### RECORDED DATA
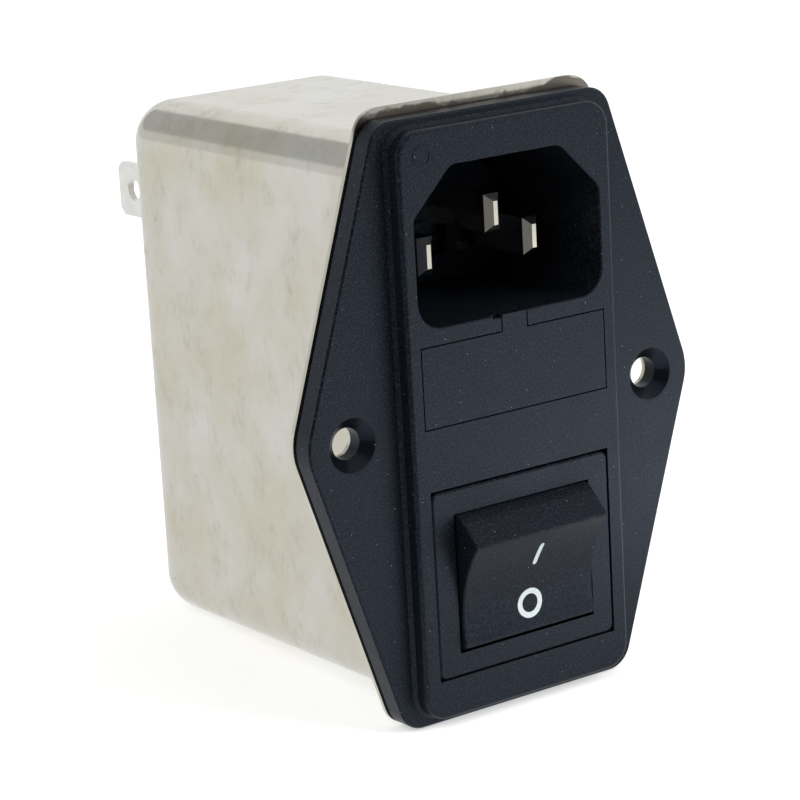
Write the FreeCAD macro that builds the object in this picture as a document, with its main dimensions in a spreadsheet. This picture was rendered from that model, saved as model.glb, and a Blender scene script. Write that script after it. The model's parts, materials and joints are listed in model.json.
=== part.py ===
import FreeCAD, Part
import math
import os

import Sketcher

# A panel inlet for a C13 plug, with a fuse drawer, a rocker switch and a mains filter in a drawn can.
# Millimetres. +Z is up and the front faces -Y. The origin lies midway between the two screw holes,
# on the rear face of the can's flange, which seats against the panel.

doc = FreeCAD.newDocument("PanelInlet")
sheet = doc.addObject("Spreadsheet::Sheet", "Sizes")

SIZES = [
    # outline of the two flanges
    ("hole_in", 5.65, "screw hole from the flange's side point"),
    ("screw_hole", 3.4, "diameter of a screw hole"),
    ("countersink", 5.8, "diameter of the countersink at the front"),
    ("flange_wide", 51.3, "moulded flange, side point to side point"),
    ("flange_top", 30.2, "width of the flange's top and bottom edges"),
    ("flange_thick", 2.8, "moulded flange"),
    ("flange_corner", 3.0, "radius of the four end corners"),
    ("flange_point", 6.0, "radius of the two side points"),
    ("flange_edge", 0.2, "bevel of the flange's front edge"),
    ("flange_rear", 0.45, "bevel of the flange's rear edge"),
    ("boss_wide", 27.7, "raised centre block"),
    ("boss_in", 1.05, "block's ends inside the flange's ends"),
    ("boss_proud", 2.0, "height of the block above the flange"),
    ("boss_corner", 2.8, "radius of the block's corners"),
    ("boss_edge", 0.45, "rounding of the block's front edge"),
    ("boss_root", 0.4, "sloped foot of the block"),
    # drawn can
    ("can_sheet", 0.5, "thickness of the can's flange"),
    ("can_beside", 0.1, "how far the can's flange stands out beside the moulded one"),
    ("can_above", 1.15, "how far it stands out above"),
    ("can_below", 0.05, "how far it stands out below"),
    ("can_wide", 29.8, "can, outside"),
    ("can_in", 1.15, "can's ends inside the block's ends"),
    ("can_clear", 4.9, "between the board and the can's rear wall"),
    ("can_wall", 0.7, "side and rear walls"),
    ("can_edge", 4.8, "radius of the long edges and the rear edges"),
    ("can_root", 0.6, "foot of the can behind the flange"),
    # sleeve of the housing inside the can
    ("sleeve_gap", 0.3, "between sleeve and can"),
    ("sleeve_deep", 15.0, "sleeve behind the panel face"),
    # what is left of the block between its windows
    ("web_top", 4.0, "above the plug cavity"),
    ("web_lid", 1.85, "between cavity and drawer lid"),
    ("web_bezel", 7.025, "between drawer lid and switch bezel"),
    ("web_end", 4.355, "below the switch bezel"),
    # plug cavity
    ("cavity_wide", 24.35, "plug cavity"),
    ("cavity_tall", 16.7, "plug cavity"),
    ("cavity_cant", 5.05, "bevel of the two upper corners"),
    ("cavity_corner", 3.0, "radius of the lower corners"),
    ("cavity_blend", 1.4, "radius at the ends of the bevels"),
    ("cavity_lip", 0.12, "bevel of the cavity's front edge"),
    ("cavity_floor", 12.7, "cavity floor behind the panel face"),
    # pins
    ("pin_wide", 2.0, "blade thickness, across"),
    ("pin_tall", 4.0, "blade width, up"),
    ("pin_pitch", 14.0, "between line and neutral"),
    ("pin_drop", 1.93, "line and neutral below the middle of the cavity"),
    ("earth_rise", 1.94, "earth pin above the middle of the cavity"),
    ("pin_tip", 0.5, "line and neutral tips in front of the panel face"),
    ("earth_tip", 3.1, "earth tip in front of the panel face"),
    ("pin_bevel", 0.73, "bevel at the tips"),
    ("tail_out", 4.5, "pin tails behind the carrier"),
    ("tail_tall", 2.2, "height of the pin tails"),
    ("shoulder_drop", 1.2, "pin shoulder below the blade"),
    ("shoulder_half", 0.8, "half width of the pin shoulder"),
    ("tail_wide", 1.2, "width of the pin tails"),
    # contact carrier
    ("carrier_gap", 0.15, "between carrier and cavity wall"),
    ("carrier_plate", 2.0, "rear plate thickness"),
    ("platform_in", 1.2, "platform edge from the cavity wall"),
    ("platform_proud", 0.8, "platform above the step round it"),
    ("platform_corner", 2.5, "radius of the platform's lower corners"),
    ("rib_half", 2.8, "half length of the rib below the earth pin"),
    ("rib_tall", 1.4, "height of the rib"),
    ("rib_drop", 1.8, "rib below the middle of the cavity"),
    ("rib_proud", 0.7, "rib above the platform"),
    ("core_slot_wide", 2.3, "slots beside the rib"),
    ("core_slot_tall", 3.4, "slots beside the rib"),
    ("core_slot_deep", 1.6, "slots beside the rib"),
    # fuse drawer
    ("lid_wide", 24.17, "drawer lid"),
    ("lid_tall", 8.54, "drawer lid"),
    ("lid_thick", 1.8, "drawer lid"),
    ("lid_gap", 0.15, "gap round the lid"),
    ("bay_end", 13.8, "floor of the drawer bay behind the panel face"),
    ("tray_in", 0.2, "tray side behind the lid's edge"),
    ("tray_wall", 0.8, "tray walls"),
    ("tray_end", 13.3, "rear end of the tray's side rails"),
    ("finger_wide", 3.2, "finger tab on the lid"),
    ("finger_shift", 0.1, "finger tab to the right of the middle"),
    ("finger_thick", 1.3, "finger tab"),
    ("pry_wide", 1.1, "pry notch beside the finger tab"),
    ("pry_tall", 0.3, "pry notch below the cavity"),
    ("pry_deep", 0.8, "pry notch"),
    # fuses
    ("fuse_long", 20.0, "fuse, end to end"),
    ("cap_round", 5.2, "diameter of the fuse caps"),
    ("cap_long", 5.0, "fuse caps"),
    ("cap_sheet", 0.4, "fuse cap wall"),
    ("glass_wall", 0.5, "fuse tube wall"),
    ("glass_gap", 0.03, "between tube and cap"),
    ("fuse_wire", 0.3, "diameter of the fuse wire"),
    ("fuse_depth", 9.6, "working fuse behind the panel face"),
    ("cradle_half", 4.0, "half length of the cradle under the tube"),
    ("fuse_rest", 0.1, "gap between a fuse and its seat"),
    # fuse clips
    ("clip_sheet", 0.5, "clip strip"),
    ("clip_wide", 3.4, "clip strip"),
    ("clip_across", 7.9, "middle of a clip from the centre"),
    ("clip_gap", 0.1, "between a clip arm and the cap"),
    ("clip_reach", 2.6, "clip arms in front of the fuse's axis"),
    ("clip_tail_wide", 1.4, "solder tail"),
    ("clip_tail_out", 4.0, "solder tail behind the sleeve"),
    # switch frame
    ("bezel_wide", 23.65, "switch bezel"),
    ("bezel_tall", 20.43, "switch bezel"),
    ("bezel_thick", 2.0, "switch bezel"),
    ("bezel_corner", 0.9, "radius of the bezel's corners"),
    ("bezel_edge", 0.2, "bevel of the bezel's front edge"),
    ("bezel_gap", 0.12, "gap below and beside the bezel"),
    ("bezel_top_gap", 0.3, "gap above the bezel"),
    ("case_wide", 21.5, "switch case"),
    ("case_tall", 18.4, "switch case"),
    ("case_gap", 0.15, "between case and cut-out"),
    ("web_front", 1.2, "front of the hollow above the case, behind the panel face"),
    ("case_end", 14.7, "rear of the case behind the panel face"),
    ("case_wall", 1.2, "case walls"),
    ("case_floor", 1.5, "rear wall of the case"),
    ("divider_half", 0.6, "half thickness of the wall between the poles"),
    ("divider_start", 4.8, "front of that wall behind the panel face"),
    # rocker, measured from its pivot, level
    ("pivot_depth", 2.3, "pivot in front of the panel face"),
    ("pivot_drop", 0.08, "pivot below the middle of the bezel"),
    ("rocker_half_tilt", 14.0, "degrees from level to either stop"),
    ("rocker_wide", 17.6, "rocker"),
    ("window_wide", 18.24, "opening round the rocker"),
    ("rocker_swing", 8.03, "largest radius of the rocker about its pivot"),
    ("swing_gap", 0.2, "between rocker and frame"),
    ("face_front", 3.9, "middle of the hollow face in front of the pivot"),
    ("ridge_front", 5.26, "ridges in front of the pivot"),
    ("ridge_up", 6.03, "ridges above and below the pivot"),
    ("skirt_front", 1.5, "skirt in front of the pivot"),
    ("rocker_back", 2.4, "rear edge behind the pivot"),
    ("rocker_wall", 1.2, "side walls of the hollow rocker"),
    ("rocker_roof", 1.5, "wall behind the hollow face"),
    ("rocker_room", 6.32, "inside of the rocker above and below the pivot"),
    ("ridge_round", 0.45, "rounding of the ridges"),
    ("side_round", 0.15, "bevel of the rocker's side edges"),
    ("trunnion", 2.4, "diameter of the side pins"),
    ("trunnion_long", 1.4, "side pins"),
    ("running_gap", 0.05, "radial clearance of pins and plungers"),
    ("pole_across", 4.2, "each pole from the middle"),
    ("plunger_round", 2.4, "diameter of a plunger"),
    ("plunger_front", 1.2, "front of a plunger behind the pivot"),
    ("plunger_tip", 5.8, "shoulder of a plunger behind the pivot"),
    ("plunger_nose", 1.0, "thinner nose of a plunger"),
    ("tube_wall", 0.75, "plunger tube wall"),
    ("tube_back", 3.6, "rear of the plunger tubes behind the pivot"),
    ("spring_wire", 0.3, "plunger spring wire"),
    ("spring_turns", 4.0, "turns of a plunger spring"),
    # contacts of the switch
    ("lever_depth", 7.4, "fulcrum behind the rocker's pivot"),
    ("lever_half_tilt", 10.0, "degrees from level to either stop"),
    ("lever_fold", 6.0, "degrees that each arm is bent forward"),
    ("lever_in", 0.8, "end of a lever arm from the case wall"),
    ("lever_wide", 3.4, "contact lever"),
    ("contact_sheet", 0.8, "levers and terminals"),
    ("rivet_round", 3.0, "diameter of a contact"),
    ("rivet_thick", 0.8, "contact"),
    ("rivet_in", 2.4, "middle of a contact from the case wall"),
    ("contact_gap", 0.3, "left between moving and fixed pieces"),
    ("blade_wide", 4.8, "switch terminals"),
    ("blade_out", 6.3, "switch terminals behind the case"),
    # filter
    ("board_clear", 0.7, "between the leads and the X capacitor"),
    ("board_thick", 1.6, "board"),
    ("board_in", 2.6, "board's ends from the can"),
    ("board_gap", 0.25, "between board and liner"),
    ("liner_sheet", 0.4, "insulating liner"),
    ("liner_gap", 0.05, "between liner and can"),
    ("liner_in", 5.6, "liner's ends from the can"),
    ("core_round", 19.0, "outside of the choke core"),
    ("core_bore", 11.0, "bore of the choke core"),
    ("core_thick", 7.0, "choke core"),
    ("core_up", 12.5, "middle of the core above the holes"),
    ("wind_thick", 1.3, "build of a winding"),
    ("wind_gap", 0.05, "between winding and core"),
    ("wind_angle", 120.0, "degrees covered by a winding"),
    ("separator_half", 0.6, "half thickness of the plate in the choke"),
    ("separator_gap", 0.15, "between the plate's ends and the core"),
    ("box_cap_wide", 18.0, "X capacitor"),
    ("box_cap_thick", 8.0, "X capacitor"),
    ("box_cap_long", 14.4, "X capacitor, standing on the board"),
    ("box_cap_up", -5.5, "X capacitor above the holes"),
    ("disc_cap_round", 7.5, "Y capacitor"),
    ("disc_cap_thick", 3.2, "Y capacitor"),
    ("disc_cap_across", 6.5, "Y capacitor from the middle"),
    ("disc_cap_up", -14.5, "Y capacitor above the holes"),
    ("resistor_round", 3.2, "bleed resistor"),
    ("resistor_long", 9.0, "bleed resistor"),
    ("resistor_up", -21.5, "bleed resistor above the holes"),
    ("seat_gap", 0.1, "between a round piece and the board"),
    # rear terminals
    ("tab_tall", 6.3, "rear blades"),
    ("tab_sheet", 0.8, "rear blades"),
    ("tab_across", 9.3, "line and neutral blades from the middle"),
    ("tab_in", 11.9, "line and neutral blades below the top of the can"),
    ("tab_out", 9.7, "rear blades behind the can"),
    ("tab_hole", 2.6, "hole in a blade"),
    ("tab_hole_in", 3.2, "hole from the blade's end"),
    ("tab_corner", 0.8, "cut corners of a blade"),
    ("tab_foot_tall", 3.0, "narrow inner end of a blade"),
    ("bush_neck_tall", 7.6, "bush in the can's wall"),
    ("bush_neck_wide", 2.0, "bush in the can's wall"),
    ("bush_rim", 0.5, "rim of the bush round its neck"),
    ("bush_proud", 0.8, "rim outside the can"),
    ("earth_tab_in", 13.3, "earth blade above the bottom of the can"),
    ("earth_foot", 7.5, "foot of the earth blade on the can"),
    ("rivet_shank", 3.0, "diameter of the earth rivet"),
    ("rivet_head", 5.0, "diameter of its heads"),
    ("rivet_rise", 0.9, "height of its heads"),
    # leads
    ("lead_round", 1.8, "diameter of the inner leads"),
    ("lead_bend", 1.6, "bend radius of the inner leads"),
    ("lead_loop", 3.0, "leads behind the switch terminals"),
    ("lead_clear", 0.4, "between the earth lead and the board's top"),
    ("lead_past", 2.0, "earth lead behind the board"),
]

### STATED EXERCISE
Lines from the start of the material above through the line containing "import Sketcher" are to be duplicated exactly, and only those.

### RESULT BELOW
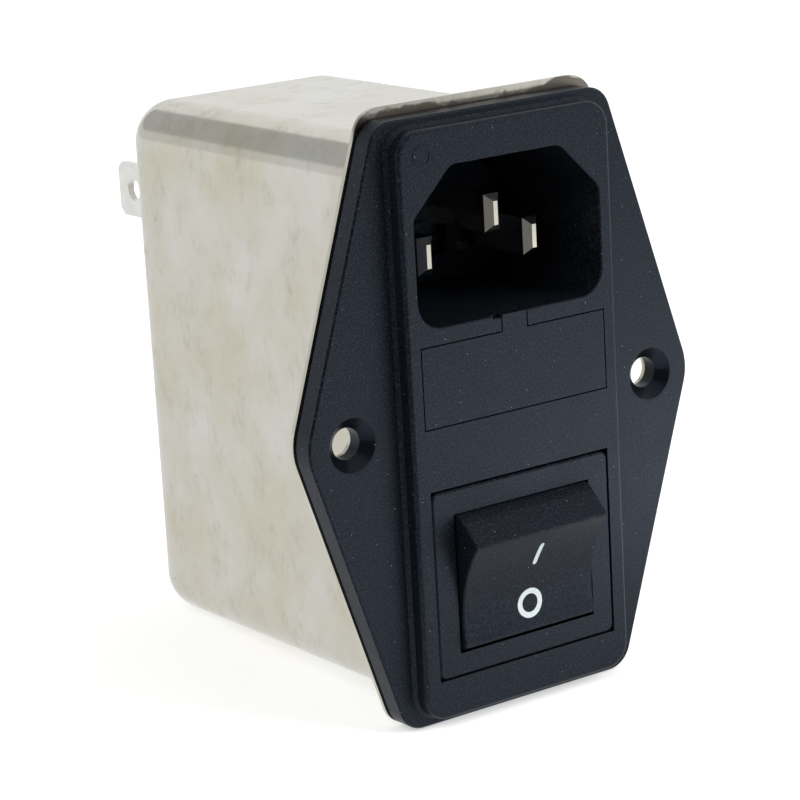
Write the FreeCAD macro that builds the object in this picture as a document, with its main dimensions in a spreadsheet. This picture was rendered from that model, saved as model.glb, and a Blender scene script. Write that script after it. The model's parts, materials and joints are listed in model.json.
=== part.py ===
import FreeCAD, Part
import math
import os

import Sketcher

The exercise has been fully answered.